WORK REQUIRED → Transcribe only the lines of the listing below from the one holding "pieces, drawer travel" through the one holding "focal_length_in_pixels = 919.8", inclusive, without any change.

DATA LINES →

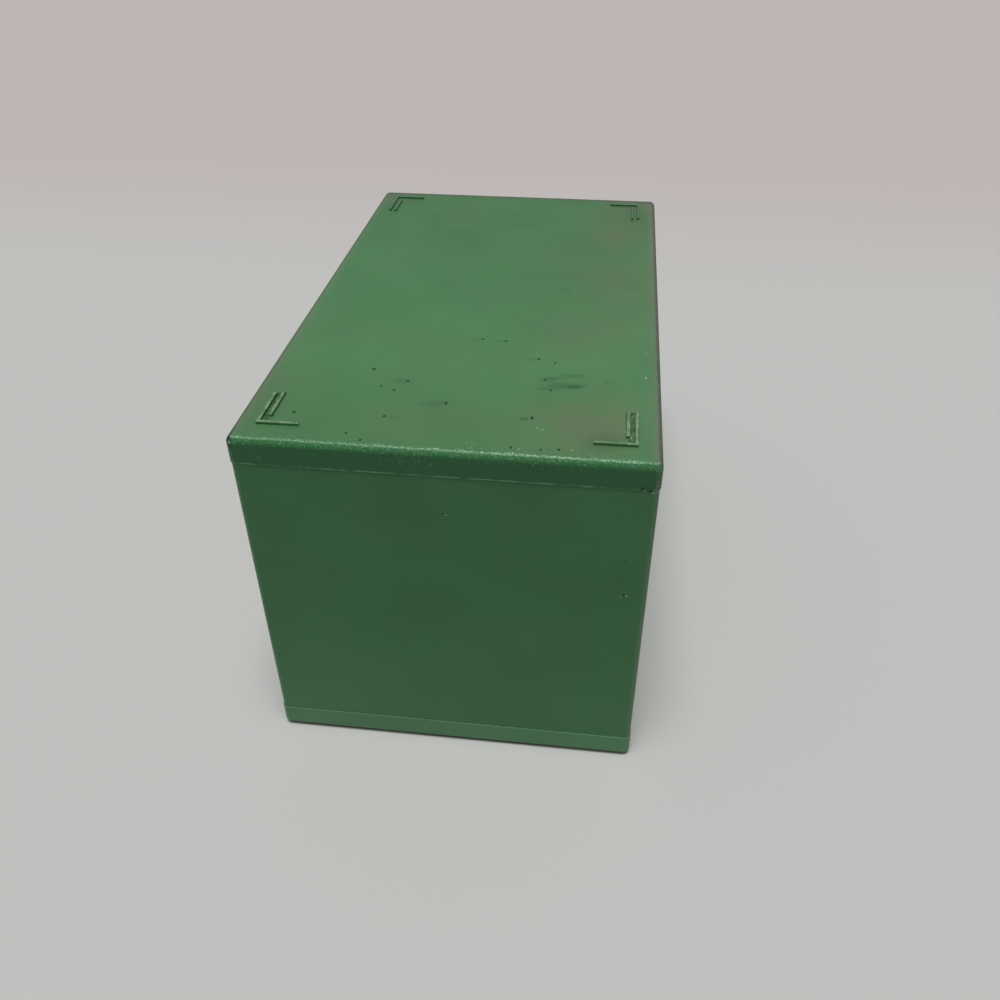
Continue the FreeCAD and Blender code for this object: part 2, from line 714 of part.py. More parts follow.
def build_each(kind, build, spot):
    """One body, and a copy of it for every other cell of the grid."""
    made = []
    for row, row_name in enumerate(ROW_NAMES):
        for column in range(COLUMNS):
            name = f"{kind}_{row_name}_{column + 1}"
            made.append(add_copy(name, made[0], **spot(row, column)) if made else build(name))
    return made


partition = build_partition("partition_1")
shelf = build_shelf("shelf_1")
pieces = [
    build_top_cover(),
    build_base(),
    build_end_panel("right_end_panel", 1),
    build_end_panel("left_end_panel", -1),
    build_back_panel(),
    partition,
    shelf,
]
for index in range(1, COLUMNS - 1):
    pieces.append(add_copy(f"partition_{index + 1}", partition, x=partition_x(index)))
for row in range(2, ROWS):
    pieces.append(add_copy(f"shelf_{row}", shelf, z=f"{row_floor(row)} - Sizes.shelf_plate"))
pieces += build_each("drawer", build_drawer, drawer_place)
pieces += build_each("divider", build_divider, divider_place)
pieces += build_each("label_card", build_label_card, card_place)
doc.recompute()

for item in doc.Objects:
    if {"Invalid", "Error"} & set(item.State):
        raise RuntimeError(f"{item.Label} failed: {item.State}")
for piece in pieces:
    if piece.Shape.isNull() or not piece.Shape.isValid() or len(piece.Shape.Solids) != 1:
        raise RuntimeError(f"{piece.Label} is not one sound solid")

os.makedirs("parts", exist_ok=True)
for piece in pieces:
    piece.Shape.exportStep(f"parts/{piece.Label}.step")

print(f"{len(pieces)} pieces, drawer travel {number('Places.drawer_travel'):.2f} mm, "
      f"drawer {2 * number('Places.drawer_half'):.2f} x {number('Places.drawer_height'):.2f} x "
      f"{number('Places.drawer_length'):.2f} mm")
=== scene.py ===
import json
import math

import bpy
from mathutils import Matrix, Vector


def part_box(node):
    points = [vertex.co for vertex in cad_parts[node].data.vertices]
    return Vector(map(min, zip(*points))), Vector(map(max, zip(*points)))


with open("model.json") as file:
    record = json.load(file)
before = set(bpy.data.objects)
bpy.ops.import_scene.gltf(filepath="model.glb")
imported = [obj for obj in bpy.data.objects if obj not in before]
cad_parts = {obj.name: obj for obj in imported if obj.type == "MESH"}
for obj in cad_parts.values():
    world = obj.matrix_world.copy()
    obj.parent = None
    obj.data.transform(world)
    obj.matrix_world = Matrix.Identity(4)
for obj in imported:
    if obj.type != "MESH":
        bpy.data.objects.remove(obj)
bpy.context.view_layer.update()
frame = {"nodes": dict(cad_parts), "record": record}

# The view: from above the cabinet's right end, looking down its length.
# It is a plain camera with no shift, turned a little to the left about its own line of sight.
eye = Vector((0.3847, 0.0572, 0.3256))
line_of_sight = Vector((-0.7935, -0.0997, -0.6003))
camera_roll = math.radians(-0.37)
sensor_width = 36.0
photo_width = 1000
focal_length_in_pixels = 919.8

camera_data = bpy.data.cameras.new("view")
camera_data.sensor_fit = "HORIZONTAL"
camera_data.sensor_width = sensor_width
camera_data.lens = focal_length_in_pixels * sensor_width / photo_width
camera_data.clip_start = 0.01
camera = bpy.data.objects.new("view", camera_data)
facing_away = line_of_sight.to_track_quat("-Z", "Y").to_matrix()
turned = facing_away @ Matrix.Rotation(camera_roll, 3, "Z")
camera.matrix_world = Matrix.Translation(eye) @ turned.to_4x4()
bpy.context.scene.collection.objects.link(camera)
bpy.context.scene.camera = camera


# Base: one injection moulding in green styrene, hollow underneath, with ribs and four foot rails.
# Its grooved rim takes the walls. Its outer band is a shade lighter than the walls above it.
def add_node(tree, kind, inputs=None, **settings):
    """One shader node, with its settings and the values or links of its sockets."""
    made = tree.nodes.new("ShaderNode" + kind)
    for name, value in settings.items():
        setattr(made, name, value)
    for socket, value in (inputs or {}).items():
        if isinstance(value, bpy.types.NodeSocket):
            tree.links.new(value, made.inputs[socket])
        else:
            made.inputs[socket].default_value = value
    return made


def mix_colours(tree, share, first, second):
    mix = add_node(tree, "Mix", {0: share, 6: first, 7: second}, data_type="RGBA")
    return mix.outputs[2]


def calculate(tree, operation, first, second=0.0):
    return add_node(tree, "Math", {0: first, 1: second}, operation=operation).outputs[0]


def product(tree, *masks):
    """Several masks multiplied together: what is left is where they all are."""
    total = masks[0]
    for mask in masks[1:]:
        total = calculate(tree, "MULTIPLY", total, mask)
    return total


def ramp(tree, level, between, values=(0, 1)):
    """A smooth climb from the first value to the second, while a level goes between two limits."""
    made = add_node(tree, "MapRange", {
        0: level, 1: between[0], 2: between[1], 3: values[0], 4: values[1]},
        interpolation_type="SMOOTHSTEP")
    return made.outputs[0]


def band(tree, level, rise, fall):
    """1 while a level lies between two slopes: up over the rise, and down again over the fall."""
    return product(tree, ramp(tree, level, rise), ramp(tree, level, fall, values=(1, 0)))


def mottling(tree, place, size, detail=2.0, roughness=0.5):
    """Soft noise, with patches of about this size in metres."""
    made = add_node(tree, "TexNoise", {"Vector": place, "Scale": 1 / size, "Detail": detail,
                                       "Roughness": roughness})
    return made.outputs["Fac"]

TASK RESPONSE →
print(f"{len(pieces)} pieces, drawer travel {number('Places.drawer_travel'):.2f} mm, "
      f"drawer {2 * number('Places.drawer_half'):.2f} x {number('Places.drawer_height'):.2f} x "
      f"{number('Places.drawer_length'):.2f} mm")
=== scene.py ===
import json
import math

import bpy
from mathutils import Matrix, Vector


def part_box(node):
    points = [vertex.co for vertex in cad_parts[node].data.vertices]
    return Vector(map(min, zip(*points))), Vector(map(max, zip(*points)))


with open("model.json") as file:
    record = json.load(file)
before = set(bpy.data.objects)
bpy.ops.import_scene.gltf(filepath="model.glb")
imported = [obj for obj in bpy.data.objects if obj not in before]
cad_parts = {obj.name: obj for obj in imported if obj.type == "MESH"}
for obj in cad_parts.values():
    world = obj.matrix_world.copy()
    obj.parent = None
    obj.data.transform(world)
    obj.matrix_world = Matrix.Identity(4)
for obj in imported:
    if obj.type != "MESH":
        bpy.data.objects.remove(obj)
bpy.context.view_layer.update()
frame = {"nodes": dict(cad_parts), "record": record}

# The view: from above the cabinet's right end, looking down its length.
# It is a plain camera with no shift, turned a little to the left about its own line of sight.
eye = Vector((0.3847, 0.0572, 0.3256))
line_of_sight = Vector((-0.7935, -0.0997, -0.6003))
camera_roll = math.radians(-0.37)
sensor_width = 36.0
photo_width = 1000
focal_length_in_pixels = 919.8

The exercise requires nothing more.